What bothers me the most is hoe the NPS by default uses the USDA to do thier sharpshooting. The USDA Widlife services is in direct competition with private business. This shouldn't be. There are plenty of trained, certified, reputable businesses within Pennsylvania that offer Deer management and sharpshooting services. The opportunity should be given to them first through a bidding process. This spurs economy by giving small businesses in Pennsylvania some work, therefore, providing employment through these small businesses. Instead, the Feds are using our tax money to take away jobs.

This is happeneing over and over again throughout the US, not just in Pa. by the USDA Wildlife Services. They can out bid private businesses because they are funded by tax dollars...yet they still charge for thier services.

dahkota on September 23, 2013 - 7:03am concluded:

[Hunting] doesn't need to be allowed everywhere and to state that its dis-allowance in one area is proof of a bias against hunters is ridiculous.

That's what they said about the ban on guns in Parks. 'You don't need a gun in the Park. It's safe. You don't need to have a gun everywhere'. But that's a weak & fallacious argument.

In the case of guns, the reality that laid that argument low, was the US Constitution, and the 2nd Amendment.

In the case of hunting, the problem-reality is that it is the States who "own" the wildlife/game, and are the managing authority. Not the Fed.

There are indeed some places where we can't take guns. But the Fed had to make a good case for these variances. So it is with game-populations. In some cases, the facts will support a Federal ban, over what is basically a States matter.

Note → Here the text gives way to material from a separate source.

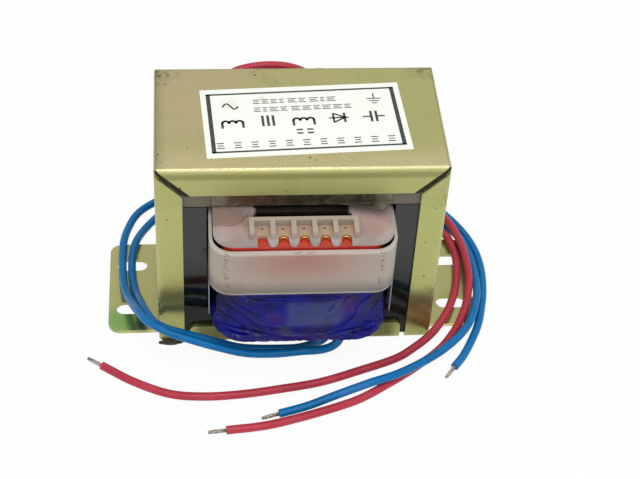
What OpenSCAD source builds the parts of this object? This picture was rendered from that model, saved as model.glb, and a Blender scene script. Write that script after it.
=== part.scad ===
// Laminated mains transformer in a folded channel frame, for bolting to a chassis.
// X runs across the mounting feet, Y through the lamination stack, Z up.
// The origin is the middle of the mounting face, and all sizes are millimetres.

/* [Core] */
// Width of the centre leg of the E laminations
tongue_w = 28.6; // [24:0.2:34]
// Width of each winding window, between the centre leg and an outer leg
window_w = 14.3; // [13.4:0.1:18]
// Height of the winding window
window_h = 43; // [38:0.5:52]
// Width of the outer legs and of both yokes
leg_w = 14.3; // [12:0.1:17]
// Thickness of one lamination sheet
sheet_t = 0.5; // [0.5:0.25:1]
// Number of layers in the stack
sheet_count = 93; // [81:2:101]
// Gap where the legs of an E sheet meet its I sheet
joint_gap = 0.3; // [0.1:0.1:0.6]

/* [Cover] */
// Sheet thickness of the folded cover
cover_t = 1; // [0.8:0.1:1.5]
// Width of the turned lip along the top
top_lip_w = 10; // [8:0.5:12]
// Width of the turned lip down each side
side_lip_w = 8.2; // [7:0.2:9]
// Outer radius of every fold of the cover
fold_r = 1.6; // [1.6:0.1:2.2]
// Open gap of the mitre between the top lip and a side lip
mitre_gap = 1; // [0.6:0.1:1.6]
// Width of each staking tab
tab_w = 8; // [5:0.5:10]
// Distance between the two staking tabs of one side
tab_pitch = 22; // [18:0.5:26]

/* [Base] */
// Sheet thickness of the base plate
base_t = 1.2; // [1:0.1:2]
// Overall length across both feet
foot_l = 121; // [119:1:130]
// Depth of the feet
foot_d = 40; // [37:0.5:42]
// Corner radius of the feet
foot_r = 4; // [2:0.5:6]
// Length of the upturned lips
base_lip_l = 68; // [60:1:69]
// Height of the upturned lips above the mounting face
base_lip_h = 7.4; // [6:0.2:10]
// Corner radius of the upturned lips
base_lip_r = 2; // [1:0.5:4]
// Distance from the end of a fixing slot to the end of its foot
slot_inset = 2.5; // [2:0.5:4]
// Distance between the fixing slots across the feet
slot_pitch_y = 20; // [16:0.5:24]
// Width of a fixing slot
slot_w = 5.2; // [4:0.1:6]
// Length of a fixing slot, end to end
slot_l = 10; // [8:0.5:11]

/* [Bobbin] */
// Wall thickness of the bobbin tube
tube_wall = 1.2; // [0.8:0.1:1.6]
// Thickness of each bobbin flange
flange_t = 1.2; // [1:0.1:1.6]
// Reach of the flanges out of the core, front and back
flange_reach = 16; // [15:0.5:20]
// Corner radius of the flanges
flange_r = 6; // [4:0.5:8]
// Number of pockets in the terminal comb
pocket_count = 5; // [3:1:5]
// Distance from one comb pocket to the next
pocket_pitch = 6.2; // [5.6:0.1:6.4]
// Thickness of the ribs between the pockets
rib_t = 1.5; // [1:0.1:1.8]
// Height of the comb above the top flange
comb_h = 2.4; // [2:0.1:3.4]
// Depth of the comb, from the back of its rear wall to the ends of its ribs
comb_d = 7; // [6:0.5:8]
// Length of the notches in the flange edge
notch_l = 3.8; // [3.2:0.2:5]
// Corner radius of the bottom flange, which the film is folded over
bottom_flange_r = 10; // [8:0.5:11]
// Width of the raised pad beside the comb, from the edge of the flange
pad_w = 9.5; // [9:0.5:10.5]
// Reach of the raised pad out of the core
pad_d = 8; // [6:0.5:9]
// Wall thickness of the shroud around the primary winding
shroud_t = 1; // [0.8:0.1:1.2]
// Height of the shroud
shroud_h = 17.4; // [16:0.2:18]

/* [Windings] */
// Thickness of the red tape over the primary winding
primary_tape_t = 0.4; // [0.2:0.1:0.8]
// How far the red tape is folded in over the ends of the primary winding
tape_fold_w = 7; // [4:0.5:9]
// Thickness of the blue film over the secondary winding
secondary_tape_t = 0.6; // [0.4:0.1:1]
// How far the secondary winding bulges past the flanges at the middle
secondary_bulge = 2; // [0.5:0.5:3]
// Diameter of the enamelled lead-out wires
magnet_wire_d = 0.5; // [0.3:0.05:0.8]

/* [Leads] */
// Outer diameter of a lead's insulation
lead_d = 2.7; // [2.2:0.1:2.8]
// Diameter of the tinned strands
strand_d = 1.3; // [1:0.1:1.6]
// Length of the bare tinned end
strip_l = 5.5; // [4:0.5:8]

/* [Hidden] */

$fn = 48;
eps = 0.01;

// Clearances between neighbouring pieces
sheet_air = 0.02;   // between one lamination sheet and the next
core_fit = 0.1;     // between the core and the cover
stack_fit = 0.3;    // between the stack and the cover's lips
base_fit = 0.1;     // between the stack and the base plate's lips
tab_fit = 0.1;      // around a staking tab in its slot
hem_gap = 0.5;      // between a hem of the cover and the edge of the feet
tube_fit = 0.25;    // between the centre leg and the bobbin tube
window_fit = 0.6;   // above and below the bobbin in the window
coil_fit = 0.1;     // between a winding and the bobbin
shroud_fit = 0.2;   // between the shroud and the flanges
shroud_leg_fit = 0.5; // between the shroud and the outer legs
hole_fit = 0.3;     // around a lead in its hole

// Core
core_w = tongue_w + 2 * window_w + 2 * leg_w;
core_h = window_h + 2 * leg_w;
stack_d = sheet_count * sheet_t;
window_x = tongue_w / 2 + window_w;
window_z = base_t + leg_w;
yoke_z = window_z + window_h;

// Cover
cover_w = core_w + 2 * (core_fit + cover_t);
cover_d = stack_d + 2 * (stack_fit + cover_t);
cover_h = base_t + core_h + core_fit + cover_t;
bend_r = cover_t + 3 * core_fit;  // outer radius of the two bends over the core
open_x = cover_w / 2 - side_lip_w;
open_z = cover_h - top_lip_w;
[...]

But so far, all we have is an "arbitrary" ban or suspension of hunting. Same as it used to be with arms in Parks. The Fed needs to make an actual legal case for variances. Like with guns, we expect there will be a few specific spots where their interest supersedes the States' rightful claim ... but like with guns, it won't be the blanket, across-the-board policy that they're 'getting away with', currently.